EXERCISE DATA:
-----
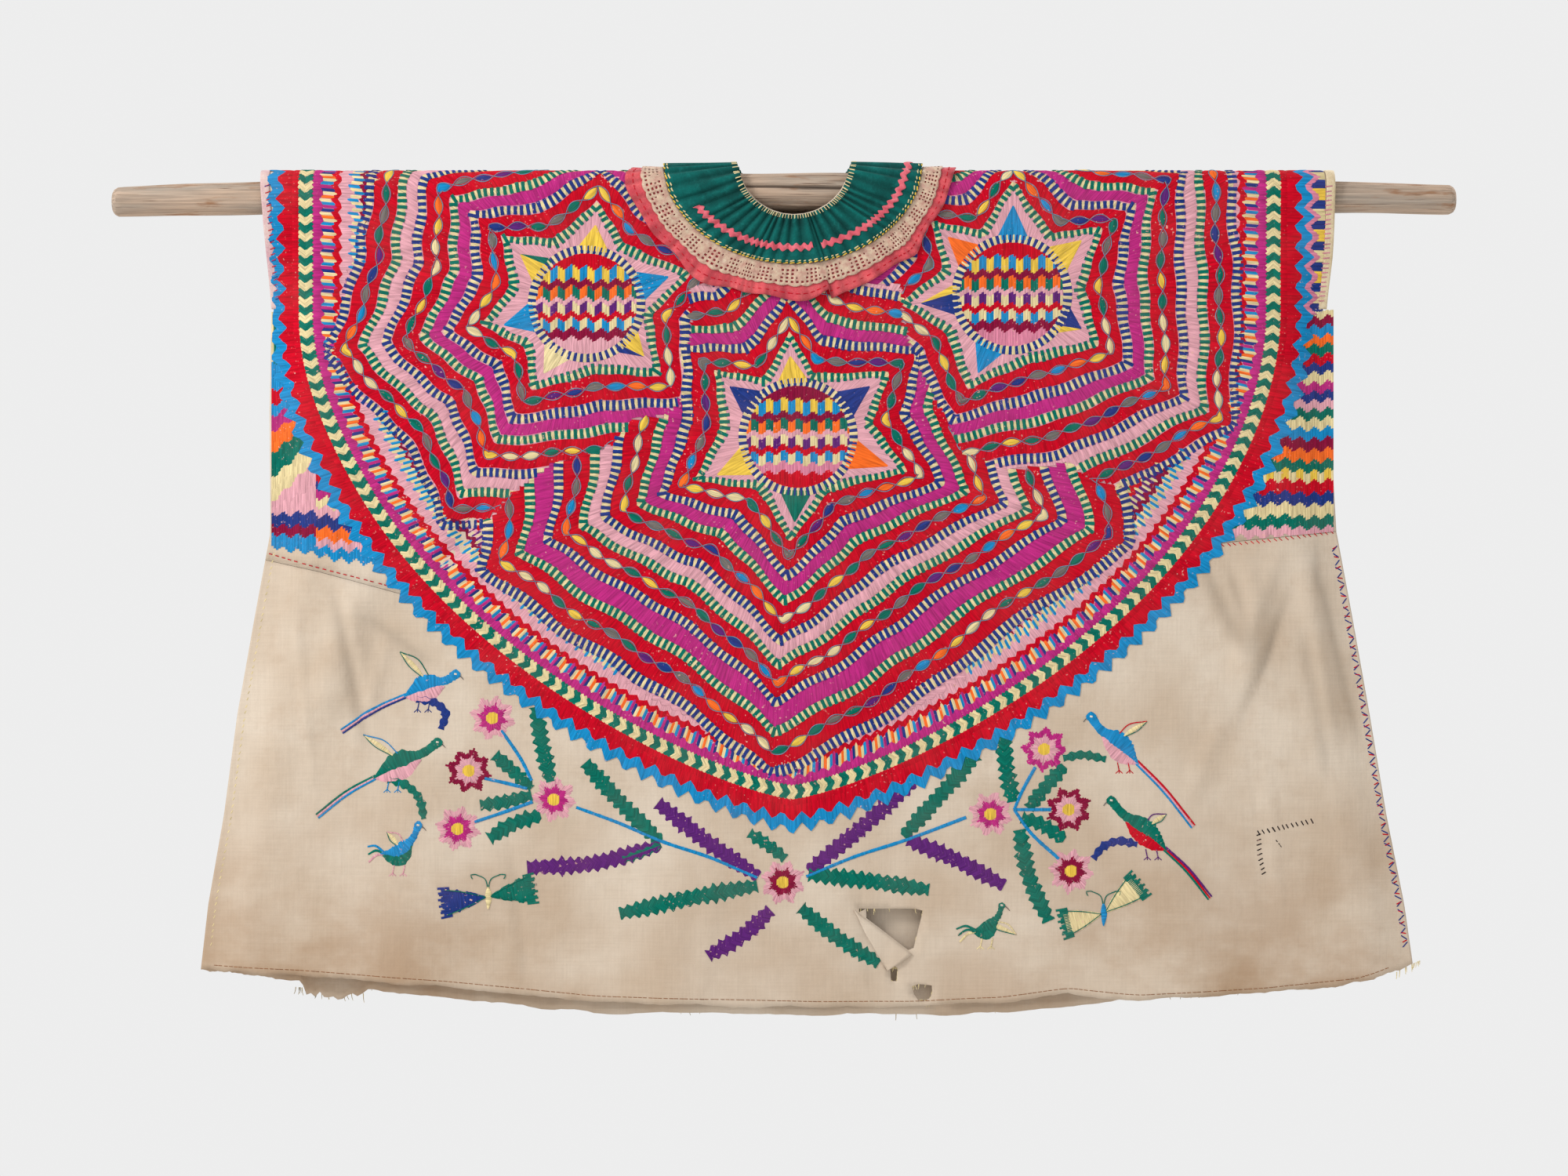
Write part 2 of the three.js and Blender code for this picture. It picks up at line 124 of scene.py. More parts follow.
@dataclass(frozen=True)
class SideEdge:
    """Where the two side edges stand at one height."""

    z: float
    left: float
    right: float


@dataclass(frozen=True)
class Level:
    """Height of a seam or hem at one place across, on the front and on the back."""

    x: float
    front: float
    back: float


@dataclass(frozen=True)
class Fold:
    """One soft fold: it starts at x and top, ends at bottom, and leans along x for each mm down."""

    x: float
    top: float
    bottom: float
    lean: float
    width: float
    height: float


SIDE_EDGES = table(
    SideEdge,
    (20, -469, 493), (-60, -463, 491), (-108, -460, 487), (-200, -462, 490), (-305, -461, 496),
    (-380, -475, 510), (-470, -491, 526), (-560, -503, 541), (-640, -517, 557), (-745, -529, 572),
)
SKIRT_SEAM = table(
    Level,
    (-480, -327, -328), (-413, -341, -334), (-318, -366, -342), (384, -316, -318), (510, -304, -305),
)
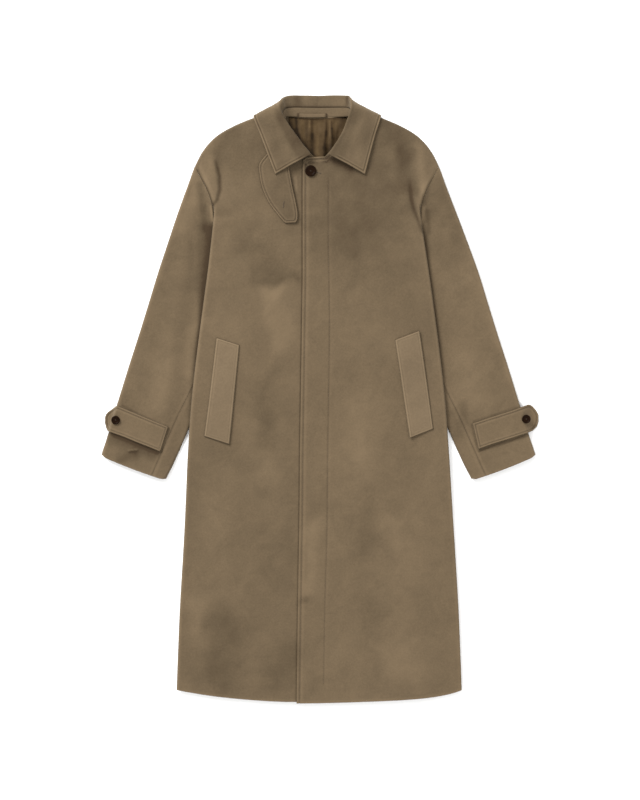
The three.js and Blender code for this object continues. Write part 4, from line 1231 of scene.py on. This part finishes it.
-----
GIVEN TASK:
Begin with the first line of the records and reproduce each line as is, ending with the line that holds "right: float".

RESULT FOR THIS EXERCISE:
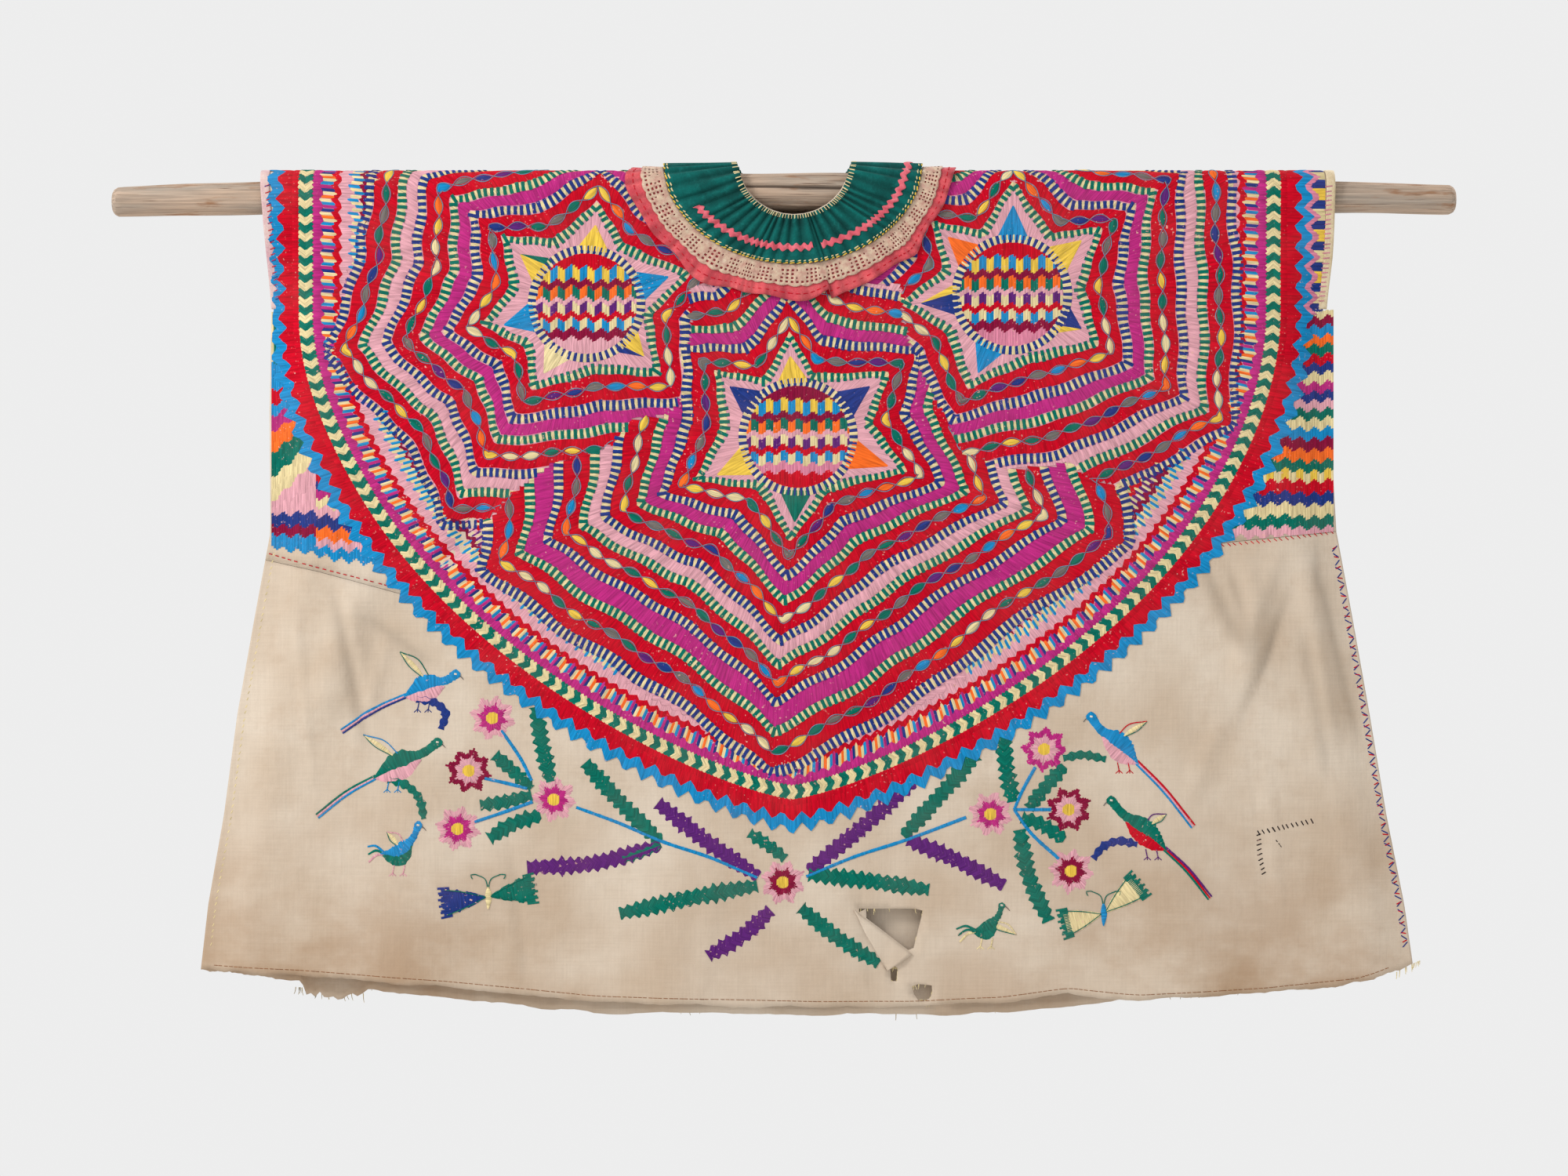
Write part 2 of the three.js and Blender code for this picture. It picks up at line 124 of scene.py. More parts follow.
@dataclass(frozen=True)
class SideEdge:
    """Where the two side edges stand at one height."""

    z: float
    left: float
    right: float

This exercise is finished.